The Windows version of Tesseract 4.0 I installed didn't come with tesstrain.sh. I downloaded the source and was able to extract the training commands. The documentation mentioned about LSTM but I couldn't find any LSTM call within the tesstrain.sh script. Anyway, I ran the extracted commands as below ($TESS_LANG is the path of the langdata folder.):
= Phase I: Generating training images =
$ unicharset_extractor -D ./chi_sim chi_sim.Microsoft_Yahei.exp1.box chi_sim.Microsoft_Yahei.exp2.box
= Phase UP: Generating unicharset and unichar properties files =
$ set_unicharset_properties -U ./chi_sim/unicharset -O ./chi_sim/chi_sim.unicharset -X ./chi_sim/chi_sim.xheights --script_dir=$TESS_LANG
= Phase D: Generating Dawg files =
$ wordlist2dawg -r 1 $TESS_LANG/chi_sim/chi_sim.wordlist ./chi_sim/chi_sim.word-dawg ./chi_sim/chi_sim.unicharset
= Phase E: Extracting features =
$ tesseract chi_sim.Microsoft_Yahei.exp2.tif chi_sim.Microsoft_Yahei.exp2 box.train $TESS_LANG/chi_sim/chi_sim.config
$ tesseract chi_sim.Microsoft_Yahei.exp1.tif chi_sim.Microsoft_Yahei.exp1 box.train $TESS_LANG/chi_sim/chi_sim.config
= Phase C: Clustering feature prototypes (cnTraining) =
$ cntraining -D ./chi_sim
chi_sim.Microsoft_Yahei.exp1.tr chi_sim.Microsoft_Yahei.exp2.tr = Phase M : Clustering microfeatures (mfTraining) =
$ mftraining -D ./chi_sim/ -U ./chi_sim/chi_sim.unicharset -O ./chi_sim/chi_sim.mfunicharset -F $TESS_LANG/font_properties -X ./chi_sim/chi_sim.xheights
chi_sim.Microsoft_Yahei.exp1.tr chi_sim.Microsoft_Yahei.exp2.tr = Making final traineddata file =
$ cp $TESS_LANG/chi_sim/chi_sim.config ./chi_sim/.

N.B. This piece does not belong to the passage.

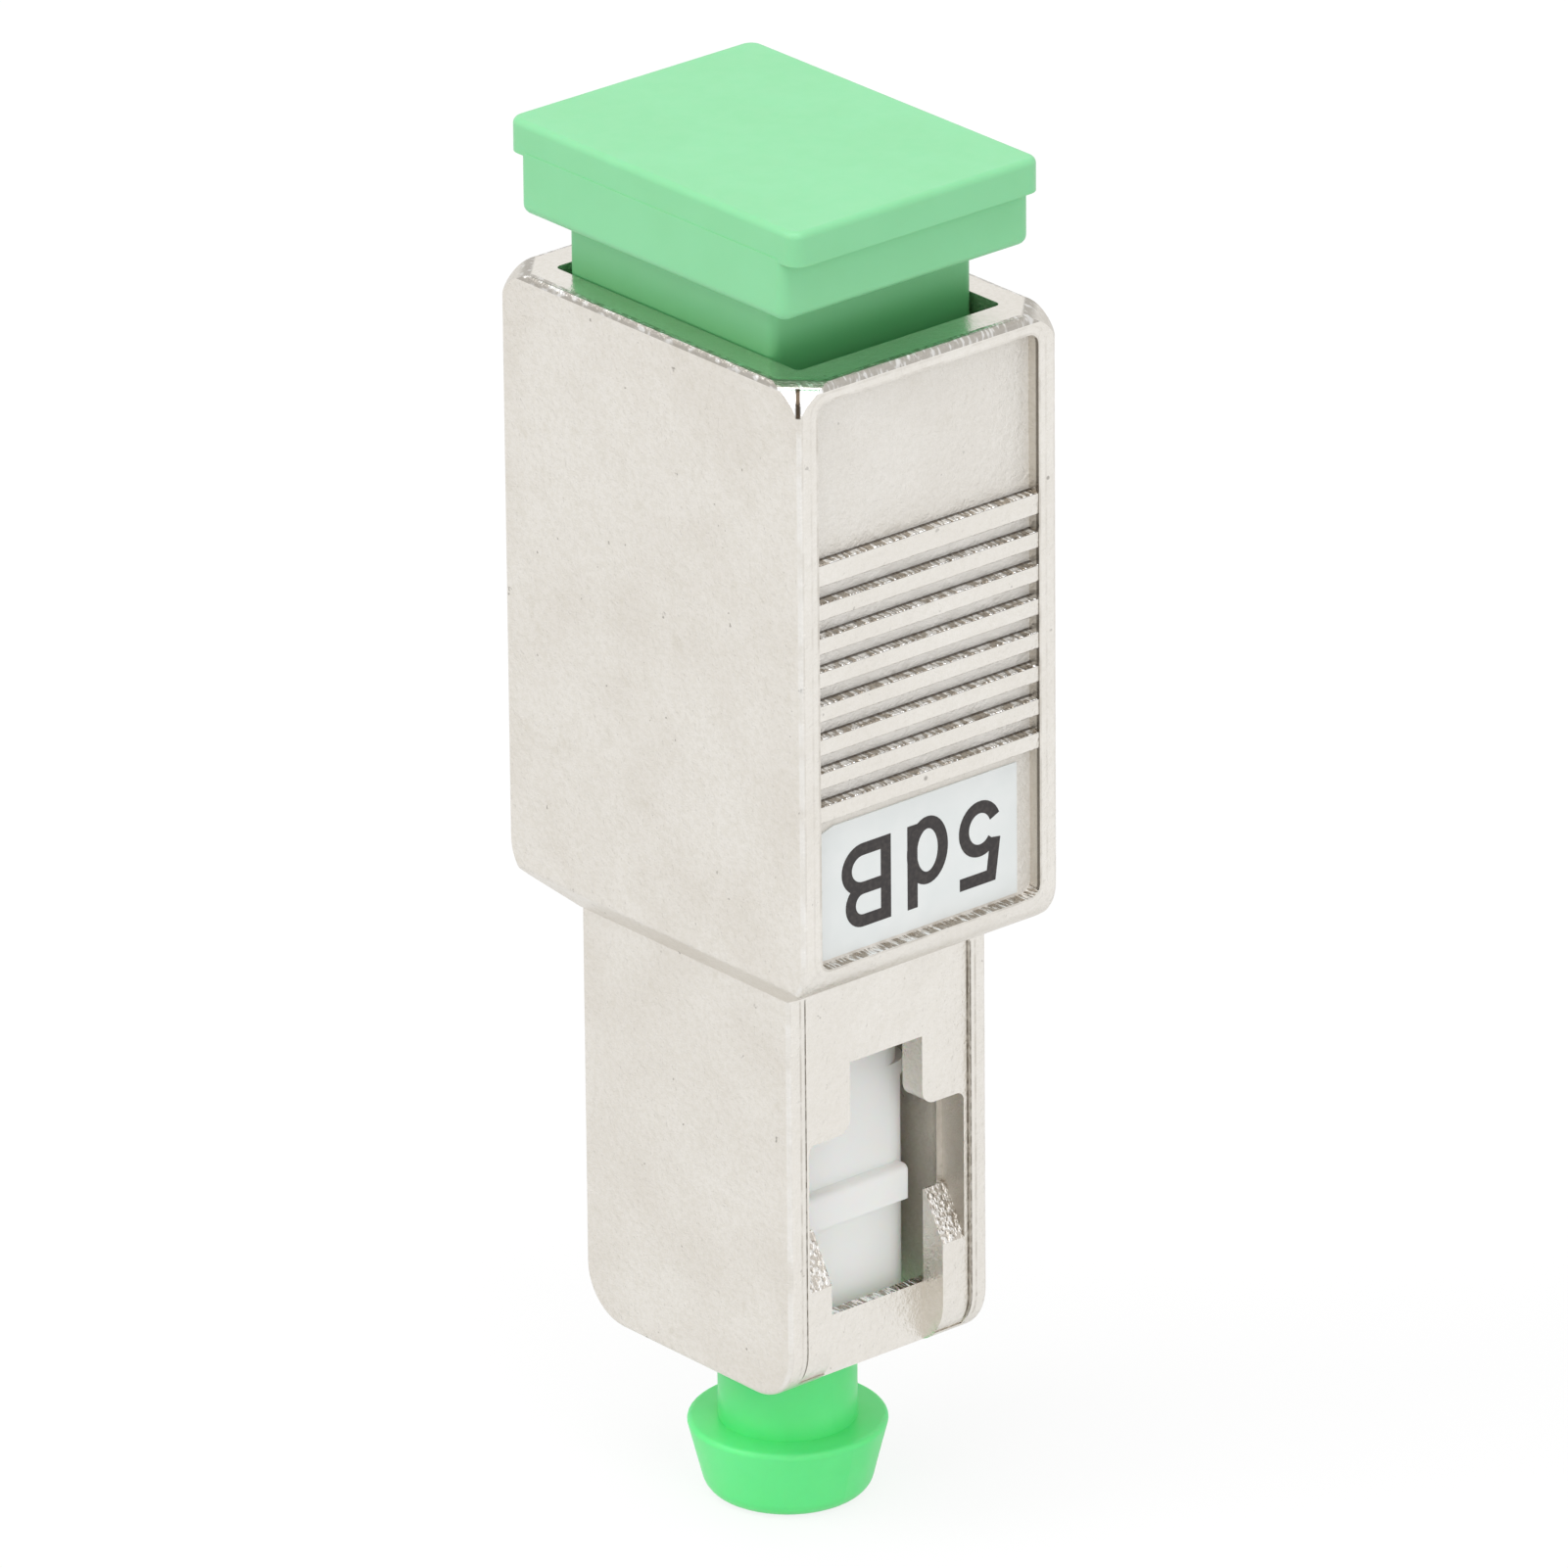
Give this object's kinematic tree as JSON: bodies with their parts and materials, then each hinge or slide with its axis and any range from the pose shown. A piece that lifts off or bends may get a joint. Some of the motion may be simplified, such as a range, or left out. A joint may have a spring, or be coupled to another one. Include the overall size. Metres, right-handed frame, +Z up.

Add "chi_sim." to files "inttemp", "normproto", "pffmtable", and "shapetable"
$ combine_tessdata ./chi_sim/chi_sim.
$ cp ./chi_sim/chi_sim.traineddata $TESSDATA_PREFIX/tessdata/chi_sim_1.traineddata
===================================
I reran Tesseract on the 3 images using the commands below:
$ tesseract -l chi_sim_1+chi_sim chi_sim.Microsoft_Yahei.exp1.tif chi_sim.Microsoft_Yahei.exp1b
$ tesseract -l chi_sim_1+chi_sim chi_sim.Microsoft_Yahei.exp2.tif chi_sim.Microsoft_Yahei.exp2b
$ tesseract -l chi_sim_1+chi_sim chi_sim.Microsoft_Yahei.exp3.tif chi_sim.Microsoft_Yahei.exp3b
The large image still produces perfect result. The medium image gives the same result as before missing a "period" symbol. The small image actually returns worse result detecting wrong number of words from the image.
I am attaching a zip files containing the images, the box files, and the results (.txt) returned from the initial runs and the runs after the training.
Are my training steps incorrect? What can I do to improve the quality of the OCR engine? Any suggestion will be much appreciated!